Lucius Apronius

Lucius Apronius was a Roman senator, suffect consul in 8 AD, and military commander active during the reign of Tiberius. Apronius shared in the achievements of Gaius Vibius Postumus and earned the ornamenta triumphalia for his distinguished valor in Dalmatian revolt[1] and Germanic Wars, along with Aulus Caecina Severus and Gaius Silius in 15 AD.[2] Back in Rome, Apronius led a motion in 22 in the Senate that decreed that votive offerings should be made due to the successful prosecution of Gnaeus Calpurnius Piso, accused of murdering Germanicus in 20.[3]
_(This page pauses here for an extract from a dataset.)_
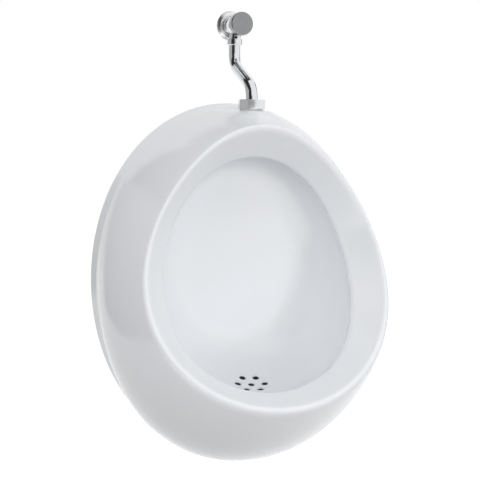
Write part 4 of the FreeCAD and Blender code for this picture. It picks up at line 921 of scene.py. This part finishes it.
def stage_plane(name, size_x, size_y, material):
    bm = bmesh.new()
    bmesh.ops.create_grid(bm, x_segments=1, y_segments=1, size=0.5)
    bmesh.ops.scale(bm, verts=bm.verts, vec=(size_x, size_y, 1))
    mesh = bpy.data.meshes.new(name)
    bm.to_mesh(mesh)
    bm.free()
    mesh.materials.append(material)
    plane = bpy.data.objects.new(name, mesh)
    bpy.context.scene.collection.objects.link(plane)
    return plane


def pale_floor():
    """White for the camera and in reflections; it still takes the object's shadow."""
    material, nodes, links, shader = material_base("pale_floor", (0.9, 0.9, 0.9), 0.8)
    matt = nodes.new("ShaderNodeBsdfDiffuse")
    matt.inputs["Color"].default_value = (0.3, 0.3, 0.3, 1)
    bright = nodes.new("ShaderNodeEmission")
    bright.inputs["Strength"].default_value = FLOOR_GLOW
    both = nodes.new("ShaderNodeAddShader")
    links.new(shader.outputs[0], both.inputs[0])
    links.new(bright.outputs[0], both.inputs[1])
    seen = nodes.new("ShaderNodeMixShader")
    links.new(rays_that_see_white(nodes, links), seen.inputs["Fac"])
    links.new(matt.outputs[0], seen.inputs[1])
    links.new(both.outputs[0], seen.inputs[2])
    links.new(seen.outputs[0], nodes["Material Output"].inputs["Surface"])
    return material


def flag_cloth(name, tone):
    """Cloth that only reflections see; it takes no light from the object."""
    material = bpy.data.materials.new(name)
    material.use_nodes = True
    nodes, links = material.node_tree.nodes, material.node_tree.links
    cloth = nodes.new("ShaderNodeEmission")
    cloth.inputs["Color"].default_value = (tone, tone, tone, 1)
    clear = nodes.new("ShaderNodeBsdfTransparent")
    path = nodes.new("ShaderNodeLightPath")
    seen = nodes.new("ShaderNodeMixShader")
    links.new(path.outputs["Is Glossy Ray"], seen.inputs["Fac"])
    links.new(clear.outputs[0], seen.inputs[1])
    links.new(cloth.outputs[0], seen.inputs[2])
    links.new(seen.outputs[0], nodes["Material Output"].inputs["Surface"])
    return material


def add_flag(name, tone, middle, size, turn=None):
    """A cloth out of the picture, for the stripes in the chrome; without a turn it lies flat."""
    card = stage_plane(name, *size, flag_cloth(name + "_cloth", tone))
    if turn is not None:
        card.data.transform(Matrix.Rotation(math.radians(turn), 4, "Z")
                            @ Matrix.Rotation(math.pi / 2, 4, "Y"))
    card.data.transform(Matrix.Translation(middle))


def round_the_valve(bearing, distance, height):
    """A place at a bearing from the front, positive to the right."""
    angle = math.radians(bearing)
    return Vector((distance * math.sin(angle), -distance * math.cos(angle), height))


def studio():
    studio_world()
    floor = stage_plane("floor", 12, 12, pale_floor())
    floor.data.transform(Matrix.Translation((0, 0, FLOOR_HEIGHT)))
    for flag in FLAGS:
        add_flag(*flag)
    for name, bearing, distance, height, width, depth, power in LAMPS:
        softbox(name, round_the_valve(bearing, distance, height), (0, -0.1, 0.2), width, depth,
                power)


dress_nodes()
make_ceramic(MATERIALS["white_glaze"])
make_ribs(MATERIALS["white_glaze"])
make_valve(MATERIALS["bright_chrome"], MATERIALS["turned_chrome"])
make_spring(MATERIALS["spring_steel"])
make_flush_pipe(MATERIALS["bright_chrome"])
refine("union_nut", MATERIALS["bright_chrome"], bevel=0.6 * MM)
camera()
studio()
bpy.context.scene.view_settings.view_transform = "Standard"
In the year 23, Apronius, along with a former proconsul of Africa, Lucius Aelius Lamia, vouched for innocence of a man accused of supplying grain to Numidian insurgent Tacfarinas.[4] However, as proconsul of Africa at the time, Apronius severely punished a cohort of Legio III Augusta, for their defeat at Tacfarinas' hands, by decimation.[5] In 28, being a legatus of Lower Germany, Apronius led the combined forces from Upper Germany in raising the siege of a Roman fort by the Frisii, only to be defeated by them soon after in a pitched battle at Baduhenna Wood.[6]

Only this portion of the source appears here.